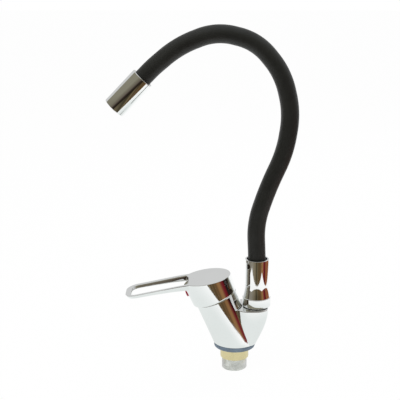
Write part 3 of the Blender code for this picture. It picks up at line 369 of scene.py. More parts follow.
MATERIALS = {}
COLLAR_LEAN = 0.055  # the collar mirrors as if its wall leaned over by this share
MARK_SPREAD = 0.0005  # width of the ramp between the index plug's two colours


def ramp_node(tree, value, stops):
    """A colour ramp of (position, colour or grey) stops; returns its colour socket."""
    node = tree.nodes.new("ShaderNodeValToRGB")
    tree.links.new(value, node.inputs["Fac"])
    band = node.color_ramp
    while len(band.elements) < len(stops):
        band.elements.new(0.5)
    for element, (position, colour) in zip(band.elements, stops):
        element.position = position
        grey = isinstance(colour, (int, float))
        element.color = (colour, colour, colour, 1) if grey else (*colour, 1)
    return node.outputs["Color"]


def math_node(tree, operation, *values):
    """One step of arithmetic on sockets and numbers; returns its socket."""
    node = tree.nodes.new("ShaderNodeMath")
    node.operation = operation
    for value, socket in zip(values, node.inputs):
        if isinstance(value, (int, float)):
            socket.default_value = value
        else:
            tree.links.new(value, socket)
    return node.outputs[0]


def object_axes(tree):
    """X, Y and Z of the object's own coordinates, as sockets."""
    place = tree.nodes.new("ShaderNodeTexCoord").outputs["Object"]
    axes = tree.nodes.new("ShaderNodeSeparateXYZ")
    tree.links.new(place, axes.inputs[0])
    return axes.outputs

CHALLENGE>
Copy out each line exactly.

REPLY TO THE TASK>
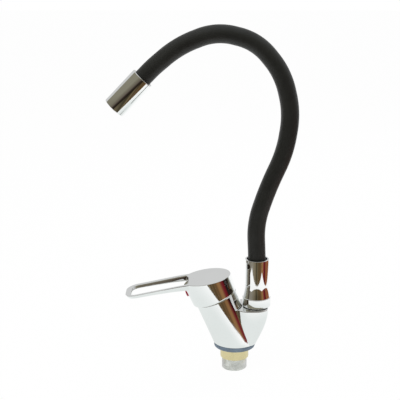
Write part 3 of the Blender code for this picture. It picks up at line 369 of scene.py. More parts follow.
MATERIALS = {}
COLLAR_LEAN = 0.055  # the collar mirrors as if its wall leaned over by this share
MARK_SPREAD = 0.0005  # width of the ramp between the index plug's two colours


def ramp_node(tree, value, stops):
    """A colour ramp of (position, colour or grey) stops; returns its colour socket."""
    node = tree.nodes.new("ShaderNodeValToRGB")
    tree.links.new(value, node.inputs["Fac"])
    band = node.color_ramp
    while len(band.elements) < len(stops):
        band.elements.new(0.5)
    for element, (position, colour) in zip(band.elements, stops):
        element.position = position
        grey = isinstance(colour, (int, float))
        element.color = (colour, colour, colour, 1) if grey else (*colour, 1)
    return node.outputs["Color"]


def math_node(tree, operation, *values):
    """One step of arithmetic on sockets and numbers; returns its socket."""
    node = tree.nodes.new("ShaderNodeMath")
    node.operation = operation
    for value, socket in zip(values, node.inputs):
        if isinstance(value, (int, float)):
            socket.default_value = value
        else:
            tree.links.new(value, socket)
    return node.outputs[0]


def object_axes(tree):
    """X, Y and Z of the object's own coordinates, as sockets."""
    place = tree.nodes.new("ShaderNodeTexCoord").outputs["Object"]
    axes = tree.nodes.new("ShaderNodeSeparateXYZ")
    tree.links.new(place, axes.inputs[0])
    return axes.outputs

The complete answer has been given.